If you take in a lot of good, you might do it five or ten times a day, 10 to 30 seconds at a time—five minutes at most. It won’t take over your life. You won’t become self-absorbed or overly positive. You’ll still recognize challenges, you’ll still feel bad sometimes. You won’t ignore health problems, financial trouble, mistreatment from others, or emotional pain. You won’t forget that here and around the world, terrible things happen every day to millions of people—and might happen to any one of us.
But just as good facts do not cancel bad ones, bad facts do not cancel good ones. Good facts are all around you, even in a challenging life there are things large and small that support your happiness and welfare and the happiness and welfare of others.
Chocolate is delicious, beautiful sights and sounds are all around, you do get many things done each day, and you do make a difference to others. You can enjoy the results of the hard work of countless people who’ve made our world today. Turn on a tap and there’s water, flip a switch and there’s light. You have the good fortune of a human body, brain, and mind, painstakingly crafted through 3.5 billion years of evolution.
More vastly, you’ve been gifted by the universe altogether. Every atom heavier then helium—the oxygen in air and water, the calcium in teeth and bones, the iron in blood—was born inside a star.
You’re literally made out of stardust.
There are people who wish you well, who like you, who see the good in you. Almost certainly, you are loved. Your kind heart and good intentions are real, they exist. You’ve created much good in the past and you continue to do so in the present. Like me, you’re not a perfect person—no one is—but you are a good one.
Good facts abide and abound no matter how obscured. In this moment—and in most others—you are all right now.
Each moment of experience is saturated with an almost overwhelming fullness. You are continuously connected with all things. If you have a sense of something transcendental such as God, Spirit, or whatever is meaningful to you, then this, too, is a marvelous goodness.
Besides the good here in the present, there were good facts in your past and there will be good ones in your future. Just think of some of the pleasurable, fulfilling or meaningful times you’ve had, or some of your accomplishments, or people who’ve seen the light in you and loved you.
Think of the future, the good that could happen, the love you could give and get.
All this good means that each day is like a winding path strewn with pearls and diamonds, emeralds and rubies, each one an opportunity for a positive experience.
Unfortunately, most people hurry by without noticing them. And even when they do see a jewel, they rarely feel anything about it. Jewel after jewel is left behind, lost forever.
But it doesn’t have to be this way.
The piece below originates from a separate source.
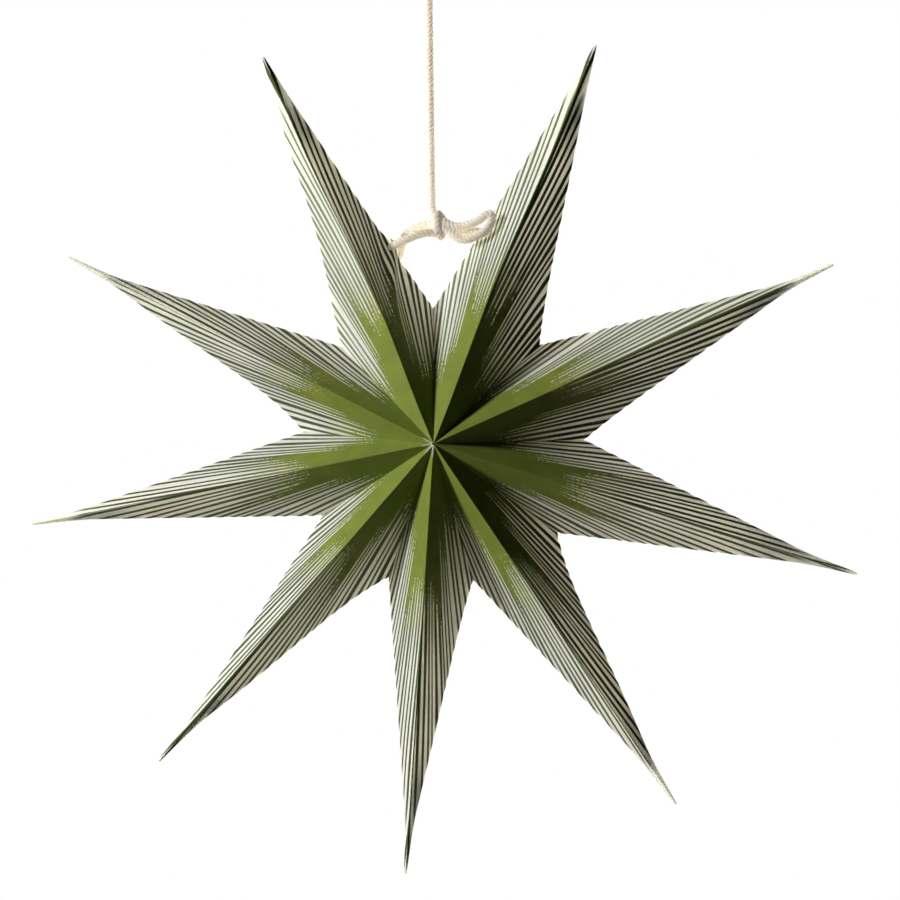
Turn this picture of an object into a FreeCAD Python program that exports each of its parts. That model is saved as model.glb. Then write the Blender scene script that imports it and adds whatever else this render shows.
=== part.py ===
"""Folded paper star with nine points, hung from one cotton cord.

Nine sheets, each folded into a hollow four-sided point, are glued side by side along their
inner edges. The ring closes between the first and the last point with a strip of tape, and
the cord is tied through a punched hole in each of those two.

Millimetres, +Z up. The front of the star faces -Y and its points lie in the XZ plane. The
origin is where a hook carries the hanging loop, and the cord hangs plumb below it.
"""

import FreeCAD, Part
import math
import os

Vector = FreeCAD.Vector

# Where the middle of the star hangs, seen from the hook
STAR_RIGHT = 5.0
STAR_DROP = 366.0

# The main sizes: how far a point reaches from the middle, how far out its notches lie, and
# how wide half of it still is where its needle starts
REACH = 300.0
NOTCH_DISTANCE = 99.0
NEEDLE_HALF_WIDTH = 3.0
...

With a little intention and skill, you can take some seconds here and there each day to weave a handful of these jewels into the fabric of your brain, your being, and your life. Little moments of ease, pleasure, calm, determination, joy, insight, and caring becoming neural structure.
It’s just a few jewels each day.
But day after day, gradually adding up, they become the good that lasts. It’s the law of little things: lots of little bad things take people to a hard and painful place, and lots of little good things take them to a better one.
I’m often struck by how big a change a few moments can make, inside my own mind or inside someone else’s. I find this really hopeful, since it’s the little things that we have the most influence over.
You can’t do anything about the past, but you do have the power to take in the good during the next few moments. As a proverb puts it: If you take care of the minutes, the years will take care of themselves.
So as we enter 2016, are you ready to, as Rick says, weave your jewels into the fabric of your brain? I know I am.
Thank you all for another fantastic year of Joyinmovement and I look forward to sharing many many more!